**WHAT YOU ARE ASKED TO DO**
What is needed is the run of lines from the one containing "for name, solid" through the one containing "obj.matrix_parent_inverse = Matrix.Identity(4)", echoed exactly, with both ends kept and nothing added.

** BEGIN STORED DATA **

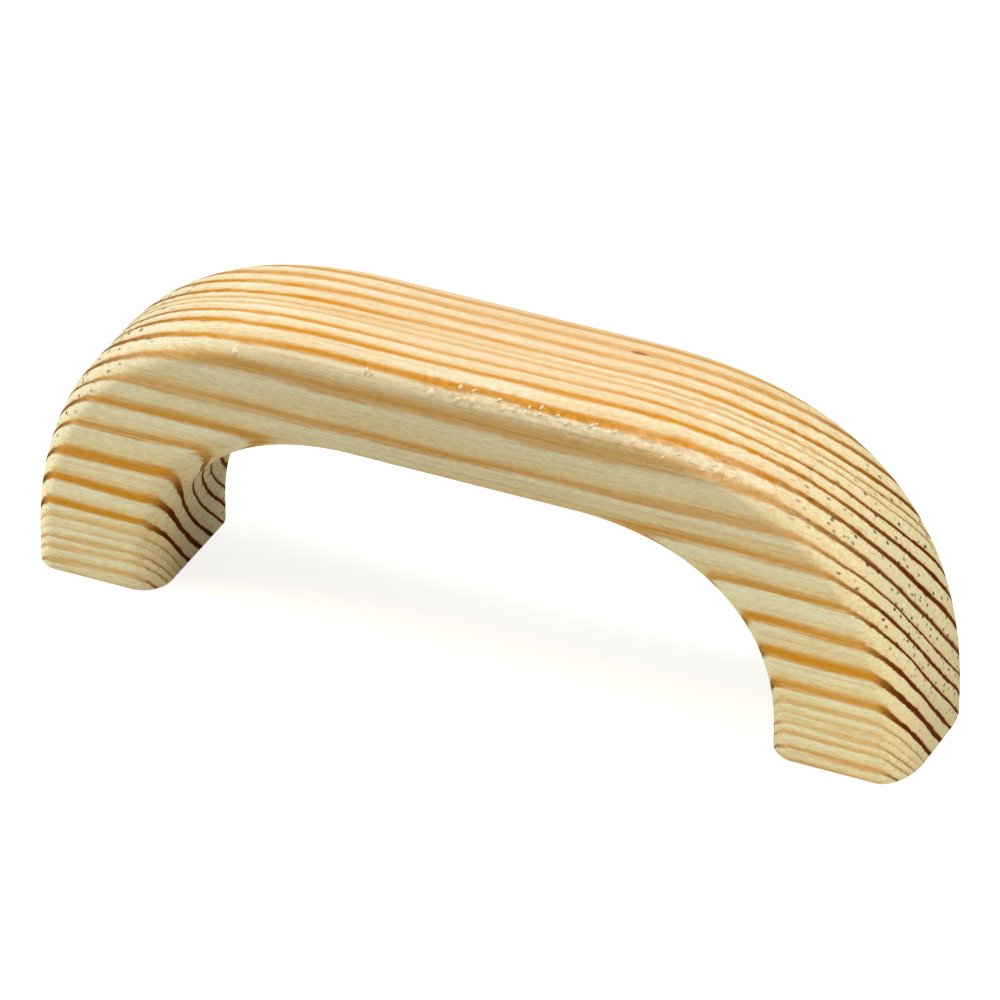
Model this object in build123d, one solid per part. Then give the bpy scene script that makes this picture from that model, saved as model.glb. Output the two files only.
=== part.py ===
from build123d import *
import math
import os

# One-piece wooden bridge handle with two feet, held from behind by two machine
# screws that run into threaded metal inserts in the feet. Millimetres.
# The origin is the middle of the mounting plane, halfway between the feet.
# +X runs along the grip, -Y is the front, +Z points away from what it is fixed to.

# Wooden body: overall sizes
LENGTH = 177.5
DEPTH = 32.5
HEIGHT = 63.3
LEG_WIDTH = 27.5
GRIP_THICKNESS = 24.0

# Wooden body: side view. Each corner runs from a plumb stretch to a flat one.
OUTER_PLUMB = 5.0
OUTER_FLAT = 52.5
OUTER_FULLNESS = 0.64
INNER_PLUMB = 5.0
INNER_FLAT = 44.2
INNER_FULLNESS = 0.618

# Wooden body: edges. The outer long edges are rounded to a quarter ellipse, wider
# across the depth than it is deep, and the long edges of the opening to a quarter circle.
OUTER_EDGE_DROP = 5.6
OUTER_EDGE_REACH = 10.0
INNER_EDGE_RADIUS = 5.8
FOOT_EDGE_BREAK = 0.4

# Threaded insert, M6 inside and a coarse wood thread outside
INSERT_LENGTH = 15.0
INSERT_ROOT_DIAMETER = 8.2
INSERT_RECESS = 0.5
INSERT_END_CHAMFER = 1.0
WOOD_THREAD_HEIGHT = 0.9
WOOD_THREAD_PITCH = 2.5
WOOD_THREAD_BASE = 1.3
WOOD_THREAD_CREST = 0.25
WOOD_THREAD_ROOTING = 0.2
SCREW_BORE_DIAMETER = 5.0
SCREW_LEAD_IN = 0.6
HEX_ACROSS_FLATS = 6.0
HEX_DEPTH = 4.0

# Drilled hole in each foot
SCREW_RUN_OUT = 5.0
DRILL_POINT_ANGLE = 118.0
HOLE_MOUTH_CHAMFER = 0.5

# The holes stand in the middle of the feet
HOLE_SPACING = LENGTH - LEG_WIDTH
HOLE_DEPTH = INSERT_RECESS + INSERT_LENGTH + SCREW_RUN_OUT

# How far a cutting tool stands clear of the body, and what counts as touching
TOOL_CLEARANCE = 1.0
TOUCH = 0.01
UPRIGHT = (Align.CENTER, Align.CENTER, Align.MIN)


def arch_line(half_width, top, plumb, flat, fullness, start=0.0):
    """Side-view line from foot to foot: plumb, a full cubic corner, flat, corner, plumb."""
    shoulder = (half_width, plumb)
    crown = (flat / 2, top)
    rise = fullness * (top - plumb)
    reach = fullness * (half_width - flat / 2)
    corner = Bezier(shoulder, (half_width, plumb + rise), (flat / 2 + reach, top), crown)
    side = Line((half_width, start), shoulder) + corner
    return side + Line(crown, (-flat / 2, top)) + mirror(side, about=Plane.YZ)


def arch(half_width, top, plumb, flat, fullness):
    """Filled arch that stands on the mounting plane."""
    base = Line((-half_width, 0), (half_width, 0))
    return make_face(base + arch_line(half_width, top, plumb, flat, fullness))


def in_foot(piece, side):
    """Moves a piece made round the Z axis to the left (-1) or right (1) foot, half a turn apart."""
    return Pos(side * HOLE_SPACING / 2, 0, 0) * Rot(0, 0, 90 - 90 * side) * piece


def outer_edge_waste(front):
    """What rounding takes off one outer long edge, at the front (-1) or the back (1)."""
    side = LENGTH / 2
    face = DEPTH / 2
    clear = TOOL_CLEARANCE
    ellipse = Ellipse(OUTER_EDGE_DROP, OUTER_EDGE_REACH)
    corner = Rectangle(OUTER_EDGE_DROP, OUTER_EDGE_REACH, align=Align.MIN)
    overhang = Rectangle(OUTER_EDGE_DROP + clear, clear, align=Align.MIN)
    upright = Rectangle(clear, OUTER_EDGE_REACH + clear, align=Align.MIN)
    section = corner - ellipse
    section += Pos(0, OUTER_EDGE_REACH) * overhang + Pos(OUTER_EDGE_DROP, 0) * upright
    section = Pos(side - OUTER_EDGE_DROP, face - OUTER_EDGE_REACH) * section
    if front < 0:
        section = mirror(section, about=Plane.XZ)
    line = arch_line(side, HEIGHT, OUTER_PLUMB, OUTER_FLAT, OUTER_FULLNESS, start=-clear)
    path = Wire((Plane.XZ * line).edges())
    return sweep(Pos(0, 0, -clear) * section, path=path)


def opening_edges(solid):
    """Long edges of the hand opening, on the front and back faces."""
    on_a_face = [e for e in solid.edges() if abs(abs(e.center().Y) - DEPTH / 2) < TOUCH]
    inside = [e for e in on_a_face if abs(e.center().X) < LENGTH / 2 - LEG_WIDTH + TOUCH]
    return [e for e in inside if TOUCH < e.center().Z < HEIGHT - GRIP_THICKNESS + TOUCH]


def foot_edges(solid):
    """Edges round the two feet."""
    return [e for e in solid.edges() if e.bounding_box().max.Z < TOUCH]


def insert_hole():
    """Blind hole for one insert: drill point, chamfered mouth and the grooves its thread cuts."""
    radius = INSERT_ROOT_DIAMETER / 2
    point = radius / math.tan(math.radians(DRILL_POINT_ANGLE / 2))
    hole = Cylinder(radius, HOLE_DEPTH, align=UPRIGHT)
    hole += Pos(0, 0, HOLE_DEPTH) * Cone(radius, 0, point, align=UPRIGHT)
    hole += Cone(radius + HOLE_MOUTH_CHAMFER, radius, HOLE_MOUTH_CHAMFER, align=UPRIGHT)
    hole += Pos(0, 0, INSERT_RECESS) * wood_thread()
    return hole


def handle_body():
    """Bridge-shaped body in one piece of wood."""
    outer = arch(LENGTH / 2, HEIGHT, OUTER_PLUMB, OUTER_FLAT, OUTER_FULLNESS)
    opening = arch(
        LENGTH / 2 - LEG_WIDTH, HEIGHT - GRIP_THICKNESS, INNER_PLUMB, INNER_FLAT, INNER_FULLNESS
    )
    body = extrude(Plane.XZ * (outer - opening), DEPTH / 2, both=True)
    body = fillet(opening_edges(body), INNER_EDGE_RADIUS)
    for front in (-1, 1):
        body -= outer_edge_waste(front)
    body = chamfer(foot_edges(body), FOOT_EDGE_BREAK)
    for side in (-1, 1):
        body -= in_foot(insert_hole(), side)
    return body


def wood_thread():
    """Helical ridge round the insert, cut to its length and tapered at both ends."""
    root = INSERT_ROOT_DIAMETER / 2
    run = INSERT_LENGTH + 2 * WOOD_THREAD_PITCH
    helix = Helix(WOOD_THREAD_PITCH, run, root, center=(0, 0, -WOOD_THREAD_PITCH))
    section = Plane(origin=helix @ 0, x_dir=(1, 0, 0), z_dir=helix % 0) * Polygon(
        (-WOOD_THREAD_ROOTING, -WOOD_THREAD_BASE / 2),
        (WOOD_THREAD_HEIGHT, -WOOD_THREAD_CREST / 2),
        (WOOD_THREAD_HEIGHT, WOOD_THREAD_CREST / 2),
        (-WOOD_THREAD_ROOTING, WOOD_THREAD_BASE / 2),
        align=None,
    )
    ridge = sweep(section, path=helix, is_frenet=True)
    envelope = Cylinder(root + WOOD_THREAD_HEIGHT, INSERT_LENGTH, align=UPRIGHT)
    envelope = chamfer(envelope.edges().filter_by(GeomType.CIRCLE), INSERT_END_CHAMFER)
    return ridge & envelope


def threaded_insert():
    """Screw-in insert, mouth down, with a hexagon socket below its screw thread."""
    insert = Cylinder(INSERT_ROOT_DIAMETER / 2, INSERT_LENGTH, align=UPRIGHT)
    insert += wood_thread()
    insert -= Cylinder(SCREW_BORE_DIAMETER / 2, INSERT_LENGTH, align=UPRIGHT)
    hexagon = RegularPolygon(HEX_ACROSS_FLATS / 2, 6, major_radius=False)
    insert -= extrude(hexagon, HEX_DEPTH)
    bore = SCREW_BORE_DIAMETER / 2
    lead_in = Cone(bore, bore + SCREW_LEAD_IN, SCREW_LEAD_IN, align=UPRIGHT)
    insert -= Pos(0, 0, INSERT_LENGTH - SCREW_LEAD_IN) * lead_in
    return insert


def write_parts():
    os.makedirs("parts", exist_ok=True)
    insert = Pos(0, 0, INSERT_RECESS) * threaded_insert()
    parts = {
        "handle_body": handle_body(),
        "threaded_insert_left": in_foot(insert, -1),
        "threaded_insert_right": in_foot(insert, 1),
    }
    for name, solid in parts.items():
        export_step(solid, f"parts/{name}.step")


write_parts()
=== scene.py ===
"""Looks of a one-piece pine bridge handle with a brass threaded insert in each foot."""

import math
import random

import bpy
import numpy as np
from mathutils import Matrix, Vector, noise


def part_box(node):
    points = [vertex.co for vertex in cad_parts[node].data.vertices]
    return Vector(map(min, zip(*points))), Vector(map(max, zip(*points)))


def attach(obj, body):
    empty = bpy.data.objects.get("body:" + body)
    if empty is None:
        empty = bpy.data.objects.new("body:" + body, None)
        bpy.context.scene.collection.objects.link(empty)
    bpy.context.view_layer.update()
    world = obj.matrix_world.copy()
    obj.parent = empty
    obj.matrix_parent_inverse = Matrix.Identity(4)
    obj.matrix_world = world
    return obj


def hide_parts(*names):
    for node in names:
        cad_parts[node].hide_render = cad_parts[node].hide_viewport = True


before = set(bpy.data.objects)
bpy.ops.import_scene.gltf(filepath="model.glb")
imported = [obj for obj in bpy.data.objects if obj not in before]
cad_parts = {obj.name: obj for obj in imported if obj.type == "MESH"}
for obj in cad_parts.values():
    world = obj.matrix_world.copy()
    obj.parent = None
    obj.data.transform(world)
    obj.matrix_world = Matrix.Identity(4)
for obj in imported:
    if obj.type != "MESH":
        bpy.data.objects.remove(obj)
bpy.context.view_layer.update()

MM = 0.001

# The wooden body, as the frame has it
body_low, body_high = (Vector(corner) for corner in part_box("handle_body"))
HALF_LENGTH = (body_high.x - body_low.x) / 2
HALF_DEPTH = (body_high.y - body_low.y) / 2
HEIGHT = body_high.z
LEG_WIDTH = 27.5 * MM
GRIP_THICKNESS = 24 * MM
OUTER_PLUMB, OUTER_FLAT, OUTER_FULLNESS = 5 * MM, 52.5 * MM, 0.64
INNER_PLUMB, INNER_FLAT, INNER_FULLNESS = 5 * MM, 44.2 * MM, 0.618
# Rounding of the long edges as (drop along the line's normal, reach across the depth)
OUTER_ROUND = (5.6 * MM, 10 * MM)
INNER_ROUND = (5.8 * MM, 5.8 * MM)
FOOT_BREAK = 0.4 * MM

# The hole in each foot
HOLE_RADIUS = 4.1 * MM
HOLE_DEPTH = 20.5 * MM
HOLE_MOUTH = 0.5 * MM
DRILL_POINT = 2.46 * MM
HOLE_X = HALF_LENGTH - LEG_WIDTH / 2
# Turns round the broken edge of a foot in degrees, then shares of the way in to the hole
FOOT_BREAK_TURNS = (30, 60, 90)
SOLE_SHARES = (0.25, 0.5, 0.75, 1.0)

# Splinters along the front edge of the grip, in patches: middle and spread along it in mm,
# how many and how large
FIBRE_PATCHES = ((-44, 1, 1, 1.5), (-15, 3, 2, 1.1), (-5.5, 0.5, 1, 1.8), (1, 3, 4, 1.3),
                 (16, 7, 8, 1.0), (36, 7, 6, 0.8))
FIBRE_SEED = 5
# Least and most for one splinter: share of the way round the edge, turn from the grain in
# radians, then half length, half width and rise in mm
FIBRE_PLACE, FIBRE_TURN = (0.62, 0.88), (0.5, 1.5)
FIBRE_LENGTH, FIBRE_WIDTH, FIBRE_RISE = (0.6, 0.85), (0.35, 0.5), (0.3, 0.45)
FIBRE_TIP, FIBRE_ROOT = 0.7, 0.1 * MM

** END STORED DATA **

**COMPLETE OUTPUT**
    for name, solid in parts.items():
        export_step(solid, f"parts/{name}.step")


write_parts()
=== scene.py ===
"""Looks of a one-piece pine bridge handle with a brass threaded insert in each foot."""

import math
import random

import bpy
import numpy as np
from mathutils import Matrix, Vector, noise


def part_box(node):
    points = [vertex.co for vertex in cad_parts[node].data.vertices]
    return Vector(map(min, zip(*points))), Vector(map(max, zip(*points)))


def attach(obj, body):
    empty = bpy.data.objects.get("body:" + body)
    if empty is None:
        empty = bpy.data.objects.new("body:" + body, None)
        bpy.context.scene.collection.objects.link(empty)
    bpy.context.view_layer.update()
    world = obj.matrix_world.copy()
    obj.parent = empty
    obj.matrix_parent_inverse = Matrix.Identity(4)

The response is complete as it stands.